One of the first things we noticed was how wonderful everything smelled here, from the outdoor air to the subtle, fresh scent in our room — a scent the resort calls “White Tea.” This resort was soothing and serene, from the ultra-comfortable beds to the beautiful natural surroundings. And staff members at every level were
exceptionally friendly and helpful.
It would be easy to spend days here lounging around the Casita Village pool or the large resort pool, which has gorgeous views and a waterslide that both kids and adults enjoy. I don’t play golf, but if I wanted to learn, this would be a lovely place to take lessons. Instead, I got a to-die-for pedicure with Angel at La Cantera’s spa before dedicating myself to poolside basking. On another day my companion and I took the resort shuttle to The Shops at La Cantera, a handsomely landscaped outdoor mall with a vast array of stores, including Anthropologie, Nordstrom’s and Neiman-Marcus.

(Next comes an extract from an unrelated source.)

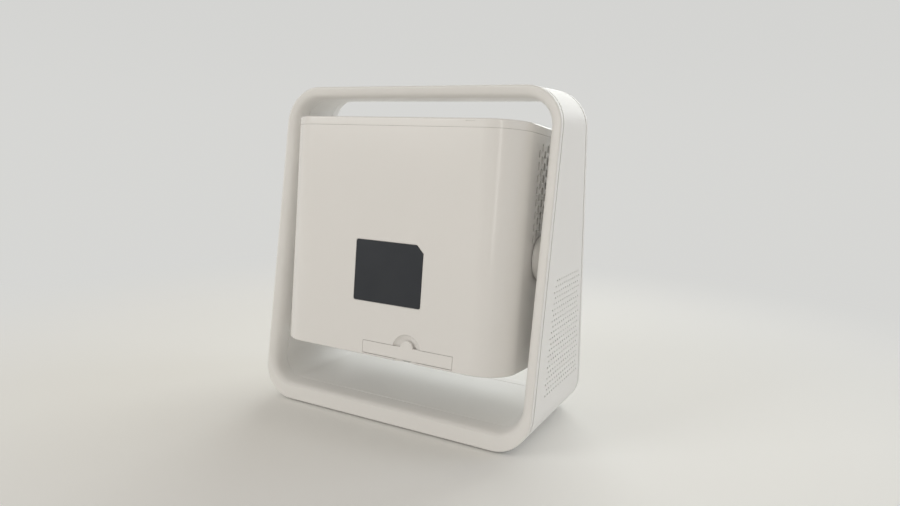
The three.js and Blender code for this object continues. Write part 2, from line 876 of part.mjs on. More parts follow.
function lensBarrel() {
  const rear = barrelFace - barrelLength;
  const seat = barrelFace - frontLensInset - frontLensThickness - seam;
  return solid(frontward(revolve([
    [barrelBore - barrelWall, rear],
    [barrelRadius, rear],
    [barrelRadius, barrelFace],
    [barrelBore, barrelFace],
    [barrelBore, seat],
    [barrelBore - barrelWall, seat],
  ], lensSides)));
}

const frontLens = () => solid(frontward(revolve(lensProfile(
  barrelBore - seam,
  barrelFace - frontLensInset - frontLensThickness,
  frontLensThickness,
), lensSides)));

const rearLens = () => solid(frontward(revolve(lensProfile(
  barrelBore - barrelWall - seam,
  barrelFace - barrelLength + lensCurve,
  rearLensThickness,
))));

const housingRadius = barrelRadius + 2 * seam + lensHousingWall;
const housingFront = barrelFace - focusTravel - 2 * seam;

function lensHousing() {
  const rear = -engineFront + seam;
  const ring = solid(frontward(
    tube(housingRadius, barrelRadius + 2 * seam, rear, housingFront, lensSides),
  ));
  const x = housingRadius + focusMotorRadius;
  const lug = block(
    [housingRadius - lensHousingWall, -rear - focusMotorRadius, lensZ - focusMotorRadius],
    [x + focusMotorRadius, -rear, lensZ + focusMotorRadius],
  );
  return ring.add(lug);
}

function focusMotor() {
  const rear = -engineFront + 2 * seam + focusMotorRadius;
  const body = bar(focusMotorRadius, rear, rear + focusMotorLength, smallSides);
  const x = housingRadius + focusMotorRadius + seam;
  return solid(alongY(body).rotateZ(Math.PI).translate(x, 0, lensZ));
}

const sensorWindow = () =>
  sensorBlock(0, -columnHalfDepth, -columnHalfDepth + sensorThickness);

// Optical engine, from the boards up

const engineRear = innerHalfDepth - seam;
const engineMiddleY = (engineFront + engineRear) / 2;
const engineInnerWidth = engineHalfWidth - engineWall;
const coverThickness = engineWall;
const sinkBottom = boardZ + sinkClearance;
const sinkTop = sinkBottom + sinkFinHeight + sinkBase;
const ledTop = sinkTop + seam + ledThickness;
const engineBottom = ledTop + seam;
const engineTop = columnHalfHeight - columnWall - engineHeadroom;
const condenserZ = ledTop - seam + ledDomeRadius + condenserGap;
const mirrorFoot = lensZ - (mirrorLength + mirrorThickness) / 2 * Math.SQRT1_2;
const panelZ = mix(condenserZ + condenserThickness, mirrorFoot, panelShare);
const fresnelZ = mix(condenserZ + condenserThickness, mirrorFoot, fresnelShare);

function engineHousing() {
  const rear = engineRear - coverThickness - seam;
  const box = block(
    [-engineHalfWidth, engineFront, engineBottom],
    [engineHalfWidth, rear, engineTop],
  );
  const hollow = block(
    [-engineInnerWidth, engineFront + engineWall, engineBottom - overrun],
    [engineInnerWidth, rear + overrun, engineTop - engineWall],
  );
  const window = frontward(bar(
    barrelBore,
    -engineFront - 2 * engineWall,
    -engineFront + overrun,
  ));
  return cut(box, hollow, solid(window));
}

const engineCover = () => block(
  [-engineHalfWidth, engineRear - coverThickness, engineBottom],
  [engineHalfWidth, engineRear, engineTop],
);

// A plate that spans the engine from wall to wall
function enginePlate(z, thickness) {
  return block(
    [-engineInnerWidth + seam, engineFront + engineWall + seam, z],
    [engineInnerWidth - seam, engineRear - coverThickness - 2 * seam, z + thickness],
  );
}

function condenser() {
  const dome = revolve(lensProfile(condenserRadius, condenserZ, condenserThickness));
  const frame = enginePlate(condenserZ + lensCurve, condenserThickness - 2 * lensCurve);
  return join(solid(dome.translate(0, engineMiddleY, 0)), frame);
}

function foldMirror() {
  const mirror = new THREE.BoxGeometry(2 * (engineInnerWidth - seam), mirrorLength, mirrorThickness);
  return solid(mirror.rotateX(-Math.PI / 4).translate(0, engineMiddleY, lensZ));
}

function ledModule() {
  const plate = block(
    [-ledHalfWidth, engineMiddleY - ledHalfWidth, ledTop - ledThickness],
    [ledHalfWidth, engineMiddleY + ledHalfWidth, ledTop],
  );
  const dome = new THREE.SphereGeometry(ledDomeRadius, smallSides, smallSides / 2);
  const cap = solid(dome.translate(0, engineMiddleY, ledTop - seam));
  return plate.add(cap.intersect(block(
    [-ledHalfWidth, engineMiddleY - ledHalfWidth, ledTop - ledThickness / 2],
    [ledHalfWidth, engineMiddleY + ledHalfWidth, ledTop + ledDomeRadius],
  )));
}

function heatSink() {
  const [front, rear] = [engineFront, engineRear];
  const base = block([-engineHalfWidth, front, sinkTop - sinkBase], [engineHalfWidth, rear, sinkTop]);
  const pitch = (2 * engineHalfWidth - sinkFinThickness) / (sinkFins - 1);
  const fins = span(sinkFins).map((fin) => {
    const x = -engineHalfWidth + fin * pitch;
    return block(
      [x, front, sinkBottom],
      [x + sinkFinThickness, rear, sinkTop - sinkBase / 2],
    );
  });
  return join(base, fins);
}

// Side fan, drawn on the +X side about its own axis

const fanOuter = innerHalfWidth - seam;
const fanInner = fanOuter - fanDepth;
const fanPlace = (made, side) => {
  const placed = made.translate([0, 0, slotCentreZ]);
  return side > 0 ? placed : placed.mirror([1, 0, 0]);
};

function fanFrame(side) {
  const box = solid(alongX(prism(roundedRect(fanSize, fanSize, fanCorner), fanInner, fanOuter)));
  const bore = solid(alongX(bar(fanBore, fanInner - overrun, fanOuter + overrun)));
  const hub = solid(alongX(bar(fanHubRadius, fanInner, fanInner + fanSpokeDepth)));
  const spokes = span(fanSpokes / 2).map((spoke) => {
    const made = block(
      [fanInner, -fanBore - overrun, -fanSpokeWidth / 2],
      [fanInner + fanSpokeDepth, fanBore + overrun, fanSpokeWidth / 2],
    );
    return made.rotate([45 + (spoke * 360) / fanSpokes, 0, 0]);
  });
  const pin = solid(alongX(bar(fanPinRadius, fanInner, fanOuter - fanSpokeDepth, smallSides)));
  return fanPlace(join(box.subtract(bore), hub, spokes, pin), side);
}

function fanRotor(side) {
  const from = fanInner + fanSpokeDepth + seam;
  const to = fanOuter - fanSpokeDepth / 2;
  const hub = solid(alongX(bar(fanHubRadius, from, to)));
  const pinTop = fanOuter - fanSpokeDepth;
  const pinHole = solid(alongX(bar(fanPinRadius + 2 * seam, from - overrun, pinTop + seam, smallSides)));
  const tip = fanBore - fanTipGap;
  const blades = span(fanBlades).map((blade) => {
    const width = (to - from) * Math.cos(fanBladePitch);
    const plate = new THREE.BoxGeometry(width, fanBladeThickness, tip - fanHubRadius / 2);
    plate.rotateZ(fanBladePitch);
    plate.translate((from + to) / 2, 0, (tip + fanHubRadius / 2) / 2);
    return solid(plate).rotate([(blade * 360) / fanBlades, 0, 0]);
  });
  return fanPlace(cut(join(hub, blades), pinHole), side);
}

// Boards and sockets

const board = (left, right) => block(
  [left, -boardHalfDepth, boardZ - boardThickness],
  [right, boardHalfDepth, boardZ],
);

const socketTop = boardZ - boardThickness - seam;
const socketFoot = -columnHalfHeight + socketRecess;

function socket(x, width, height) {
  const mouth = roundedRect(width - 2 * socketWall, height - 2 * socketWall, socketWall / 2);
  const box = solid(prism(roundedRect(width, height, socketWall), socketFoot, socketTop));
  const hollow = solid(prism(mouth, socketFoot - overrun, socketFoot + socketDepth));
  return cut(box, hollow).translate([x, socketY, 0]);
}

function audioJack() {
  const jack = revolve([
    [0, socketFoot + socketDepth],
    [audioBore, socketFoot + socketDepth],
    [audioBore, socketFoot],
    [audioRadius, socketFoot],
    [audioRadius, socketTop],
    [0, socketTop],
  ], smallSides);
  return solid(jack.translate(audioX, socketY, 0));
}

// Figure-of-eight mains inlet with its two contact pins
function mainsInlet() {
  const box = solid(prism(roundedRect(inletWidth, inletHeight, socketWall), socketFoot, socketTop));
  const mouth = roundedRect(
    inletWidth - 2 * socketWall,
    inletHeight - 2 * socketWall,
    inletHeight / 2 - socketWall,
  );
  const hollow = solid(prism(mouth, socketFoot - overrun, socketFoot + inletRecess));
  const pins = [-1, 1].map((side) => solid(
    bar(inletPinRadius, socketFoot + socketRecess, socketFoot + inletRecess + overrun, smallSides)
      .translate(side * inletPinSpread, 0, 0),
  ));
  return join(cut(box, hollow), pins).translate([inletX, socketY, 0]);
}

// Power button and its switch

function powerButton() {
  const top = columnHalfHeight - buttonSunk;
  const edge = buttonSunk;
  return solid(revolve([
    [0, top - buttonThickness],
    [buttonRadius, top - buttonThickness],
    [buttonRadius, top - edge],
    [buttonRadius - edge, top],
    [0, top],
  ]));
}

// The parts, put together

function mesh(name, made, look) {
  const geometry = made.isBufferGeometry ? made : geometryOf(made);
  const material = new THREE.MeshStandardMaterial(finishes[look]);
  const piece = new THREE.Mesh(geometry, material);
  piece.name = name;
  return piece;
}

const mirrored = (made) => made.mirror([1, 0, 0]);

// Pieces that belong to the loop, in its own frame
const stand = new THREE.Group();
stand.add(
  mesh('outer_band', outerBand(), 'loop'),
  mesh('rear_rim', rim(behindRear), 'loop'),
  mesh('front_rim', rim(behindFront), 'loop'),
  mesh('inner_liner', innerLiner(), 'loop'),
  mesh('speaker_left', speaker(-1), 'dark'),
  mesh('speaker_right', speaker(1), 'dark'),
);
const corners = ['front_left', 'rear_left', 'front_right', 'rear_right'];
corners.forEach((corner, index) => {
  stand.add(mesh(`foot_${corner}`, foot(...footSpots()[index]), 'rubber'));
});

// Pivot pieces that stay with the loop, about the pivot axis
const pivots = new THREE.Group();
pivots.position.z = pivotZ;
const pivotPieces = [
  ['pivot_boss', pivotBoss, 'loop'],
  ['pivot_shaft', pivotShaft, 'steel'],
  ['friction_washer', pivotWasher, 'dark'],
  ['pivot_nut', pivotNut, 'steel'],
];
for (const [name, make, look] of pivotPieces) {
  const made = make();
  const right = made.isBufferGeometry ? solid(made) : made;
  pivots.add(mesh(`${name}_right`, right, look), mesh(`${name}_left`, mirrored(right), look));
}

// What tilts, about the pivot axis: the bushes, and the column drawn about its own middle
const tilting = new THREE.Group();
tilting.position.z = pivotZ;
tilting.rotation.x = restTilt;
const bush = solid(pivotBush());
const column = new THREE.Group();
column.position.z = pivotDrop;
tilting.add(
  column,
  mesh('pivot_bush_right', bush, 'paleGrey'),
  mesh('pivot_bush_left', mirrored(bush), 'paleGrey'),
);
column.add(
  mesh('rear_shell', rearShell(), 'shell'),
  mesh('front_shell', frontShell(), 'shell'),
  mesh('top_cover', topCover(), 'shell'),
  mesh('bottom_cover', bottomCover(), 'paleGrey'),
  mesh('rating_plate', ratingPlate(), 'plate'),
  mesh('filter_hatch', filterHatch(), 'shell'),
  mesh('dust_filter', dustFilter(), 'foam'),
  mesh('lens_trim', lensTrim(), 'dark'),
  mesh('lens_barrel', lensBarrel(), 'dark'),
  mesh('front_lens', frontLens(), 'glass'),
  mesh('rear_lens', rearLens(), 'glass'),
  mesh('lens_housing', lensHousing(), 'dark'),
  mesh('focus_motor', focusMotor(), 'steel'),
  mesh('sensor_window', sensorWindow(), 'dark'),
  mesh('engine_housing', engineHousing(), 'dark'),
  mesh('engine_cover', engineCover(), 'dark'),
  mesh('condenser_lens', condenser(), 'glass'),
  mesh('lcd_panel', enginePlate(panelZ, panelThickness), 'dark'),
  mesh('fresnel_lens', enginePlate(fresnelZ, fresnelThickness), 'glass'),
  mesh('fold_mirror', foldMirror(), 'aluminium'),
  mesh('led_module', ledModule(), 'aluminium'),
  mesh('heat_sink', heatSink(), 'aluminium'),
  mesh('fan_frame_left', fanFrame(-1), 'dark'),
  mesh('fan_frame_right', fanFrame(1), 'dark'),
  mesh('fan_rotor_left', fanRotor(-1), 'dark'),
  mesh('fan_rotor_right', fanRotor(1), 'dark'),
  mesh('main_board', board(mainBoardLeft, mainBoardRight), 'board'),
  mesh('power_board', board(powerBoardLeft, powerBoardRight), 'board'),
  mesh('hdmi_socket', socket(hdmiX, hdmiWidth, hdmiHeight), 'steel'),
  mesh('usb_socket', socket(usbX, usbWidth, usbHeight), 'steel'),
  mesh('audio_jack', audioJack(), 'dark'),
  mesh('mains_inlet', mainsInlet(), 'dark'),
  mesh('power_button', powerButton(), 'paleGrey'),
);
corners.forEach((corner, index) => {
  column.add(mesh(`screw_${corner}`, screw(...screwSpots()[index]), 'steel'));
});

const projector = new THREE.Group();
projector.add(stand, pivots, tilting);

export default projector;
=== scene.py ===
"""Looks of a tabletop projector: a white column that tilts inside a closed loop stand.

Sizes are millimetres while a piece is drawn. Every finished mesh is in metres, in the row frame:
+Z up, the lens towards -Y, the pivot along X.
"""

import json
import logging
import math
from dataclasses import dataclass
from enum import Enum
from typing import Any, Callable, Iterable, Sequence, Union

import bmesh
import bpy
from mathutils import Matrix, Vector

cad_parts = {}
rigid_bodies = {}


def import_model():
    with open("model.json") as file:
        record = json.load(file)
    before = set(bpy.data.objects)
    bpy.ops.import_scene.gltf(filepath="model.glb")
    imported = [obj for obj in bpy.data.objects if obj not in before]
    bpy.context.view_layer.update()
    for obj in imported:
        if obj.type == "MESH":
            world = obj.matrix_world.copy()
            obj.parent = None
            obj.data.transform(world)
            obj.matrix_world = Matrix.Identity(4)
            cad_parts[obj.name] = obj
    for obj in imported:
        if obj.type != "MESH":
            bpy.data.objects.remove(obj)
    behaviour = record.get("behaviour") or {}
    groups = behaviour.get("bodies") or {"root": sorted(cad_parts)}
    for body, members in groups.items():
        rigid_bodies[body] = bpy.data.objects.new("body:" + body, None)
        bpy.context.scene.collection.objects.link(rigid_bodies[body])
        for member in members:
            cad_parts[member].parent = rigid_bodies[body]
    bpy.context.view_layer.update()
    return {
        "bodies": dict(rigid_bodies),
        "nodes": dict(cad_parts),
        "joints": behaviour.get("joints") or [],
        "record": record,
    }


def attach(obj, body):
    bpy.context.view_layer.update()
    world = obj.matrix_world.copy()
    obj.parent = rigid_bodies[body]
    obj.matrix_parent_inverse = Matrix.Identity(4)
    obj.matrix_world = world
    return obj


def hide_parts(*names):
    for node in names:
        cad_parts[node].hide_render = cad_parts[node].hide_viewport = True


LOG = logging.getLogger("projector")

MM = 0.001
QUARTER = math.pi / 2
GAP = 0.3  # between pieces that touch
OVERRUN = 1.0  # how far a cutting tool runs past what it cuts
SOFT_EDGE = 0.22  # broken edge along a seam
TO_X = Matrix.Rotation(QUARTER, 4, "Y")  # what stands along Z runs along +X
TO_FRONT = Matrix.Rotation(QUARTER, 4, "X")  # what stands along Z runs along -Y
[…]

With kids along, you could also catch the resort shuttle to Fiesta Texas for a day of musical entertainment and exciting rides. Or you could drive to Sea World for more shows and rides, including the new “Atlantis,” a coaster ride that ends with splashing into the water, so be prepared to get wet! Close by the resort, another option is a trip to The Rim to experience the new Bass Pro sporting goods emporium (an entertainment in itself), explore the shops and see a movie at Santikos Theaters or the towering Palladium IMAX. Another must at Westin La Cantera is dinner at Francesca’s while taking in the panoramic views from its huge windows. The restaurant’s eclectic, Southwesternaccented menu ranges from heavenly tamales with innovative fillings to succulent lamb chops and buffalo rib eyes. After dining there, we retired to our patio under the stars and listened to the night sounds — crickets, cicadas, tree frogs — a serene ending to a perfect day.